Given material:

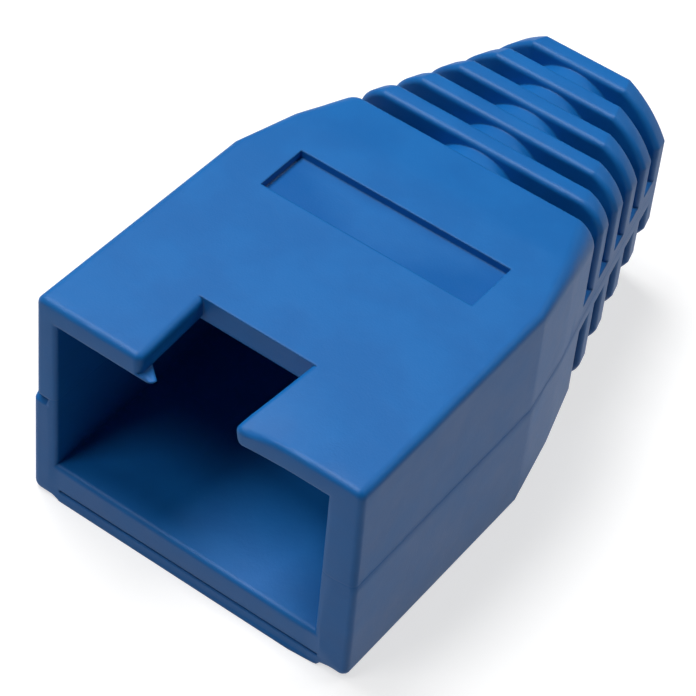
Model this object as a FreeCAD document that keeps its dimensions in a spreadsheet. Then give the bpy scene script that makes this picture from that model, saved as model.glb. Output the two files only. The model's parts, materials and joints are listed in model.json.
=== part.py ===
import FreeCAD, Part

# RJ45 strain relief boot, moulded in one piece of soft PVC.
#
# Frame: +Y runs along the cable from the mouth to the tail, X is the width and +Z is up. The origin is at the
# middle of the bounding box's foot. All lengths are millimetres.

import math
import os
import re

import Sketcher

os.makedirs("parts", exist_ok=True)
doc = FreeCAD.newDocument("strain_relief_boot")

# ---------------------------------------------------------------- driving sizes
SIZES = (
    # the plug that the mouth takes, and the box round it
    ("plug_width", 11.68),
    ("plug_clearance", 0.06),
    ("pocket_height", 7.2),
    ("pocket_depth", 10.4),
    ("side_wall", 1.1),
    ("floor_wall", 1.75),
    ("roof_wall", 1.05),
    ("straight_length", 10.85),
    ("mouth_flare", 0.15),
    ("facing_allowance", 0.005),
    ("edge_radius", 0.35),
    ("rim_radius", 0.25),
    ("mouth_edge_radius", 0.2),
    # the fine groove across the floor's front face, which leaves a lip under it
    ("lip_height", 0.45),
    ("groove_height", 0.12),
    ("groove_depth", 0.15),
    # the gap in the roof for the plug's latch
    ("latch_gap_width", 4.7),
    ("latch_mouth_width", 4.3),
    ("latch_gap_depth", 3.7),
    ("latch_corner_radius", 0.3),
    # the shallow label field behind it
    ("label_width", 9.45),
    ("label_length", 2.4),
    ("label_start", 9.55),
    ("label_depth", 0.35),
    # the cable and the tail round it
    ("cable_diameter", 6.0),
    ("cable_clearance", 0.05),
    ("sleeve_wall", 0.65),
    ("cable_height", 5.15),
    ("tail_width", 7.8),
    ("tail_rise", 4.18),
    ("tail_drop", 3.8),
    ("tail_corner", 2.0),
    ("tail_bulge_radius", 5.0),
    ("funnel_end", 15.4),
    ("funnel_margin", 0.1),
    # the flexing ribs
    ("rib_thickness", 0.87),
    ("slot_width", 0.75),
    ("slot_count", 5.0),
    ("neck_end", 16.0),
    ("neck_corner", 0.95),
    ("neck_bulge_radius", 1.2),
    ("neck_swell", 0.09),
    ("web_height", 1.25),
    ("ridge_radius", 2.3),
    ("ridge_drop", 0.25),
    ("rib_edge_radius", 0.2),
    ("tail_edge_radius", 0.15),
)

sheet = doc.addObject("Spreadsheet::Sheet", "sizes")
for row, (alias, value) in enumerate(SIZES, start=1):
    sheet.set(f"A{row}", alias)
    sheet.set(f"B{row}", str(value))
    sheet.setAlias(f"B{row}", alias)
doc.recompute()


def size(expression):
    """The expression in the sheet's terms: only its aliases are words joined by underscores."""
    return re.sub(r"[a-z]+(_[a-z]+)+", r"sizes.\g<0>", expression)


def value(expression):
    """The present number of such an expression."""
    return float(sheet.evalExpression(size(expression)))


# ---------------------------------------------------------------- what follows from them
POCKET_WIDTH = "(plug_width + 2 * plug_clearance)"
SHELL_WIDTH = f"({POCKET_WIDTH} + 2 * side_wall)"
POCKET_TOP = "(floor_wall + pocket_height)"
SHELL_HEIGHT = f"({POCKET_TOP} + roof_wall)"
BORE_RADIUS = "(cable_diameter / 2 + cable_clearance)"
SLEEVE_RADIUS = f"({BORE_RADIUS} + sleeve_wall)"
PITCH = "(slot_width + rib_thickness)"
SHELL_LENGTH = f"(neck_end + slot_count * {PITCH})"
TAPER_LENGTH = f"({SHELL_LENGTH} - straight_length)"
TAIL_TOP = "(cable_height + tail_rise)"
TAIL_FOOT = "(cable_height - tail_drop)"

body = doc.addObject("PartDesign::Body", "boot")
body.Label = "boot"
body.Placement = FreeCAD.Placement()
planes = {plane.Role: plane for plane in body.Origin.OriginFeatures if plane.TypeId == "App::Plane"}
axes = {axis.Role: axis for axis in body.Origin.OriginFeatures if axis.TypeId == "App::Line"}


def sketch_across(name, along):
    """A sketch across the cable, `along` mm from the mouth: its x is X and its y is Z."""
    sketch = body.newObject("Sketcher::SketchObject", name)
    sketch.AttachmentSupport = [(planes["XZ_Plane"], "")]
    sketch.MapMode = "FlatFace"
    sketch.setExpression("AttachmentOffset.Base.z", size(f"-({along})"))
    return sketch


def sketch_lengthwise(name):
    """A sketch on the middle plane: its x is Y and its y is Z."""
    sketch = body.newObject("Sketcher::SketchObject", name)
    sketch.AttachmentSupport = [(planes["YZ_Plane"], "")]
    sketch.MapMode = "FlatFace"
    return sketch


def sketch_above(name, height):
    """A level sketch, `height` mm above the foot: its x is X and its y is Y."""
    sketch = body.newObject("Sketcher::SketchObject", name)
    sketch.AttachmentSupport = [(planes["XY_Plane"], "")]
    sketch.MapMode = "FlatFace"
    sketch.setExpression("AttachmentOffset.Base.z", size(height))
    return sketch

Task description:
Identify each line holding the string "parts", and copy it out.

Response:
Model this object as a FreeCAD document that keeps its dimensions in a spreadsheet. Then give the bpy scene script that makes this picture from that model, saved as model.glb. Output the two files only. The model's parts, materials and joints are listed in model.json.
os.makedirs("parts", exist_ok=True)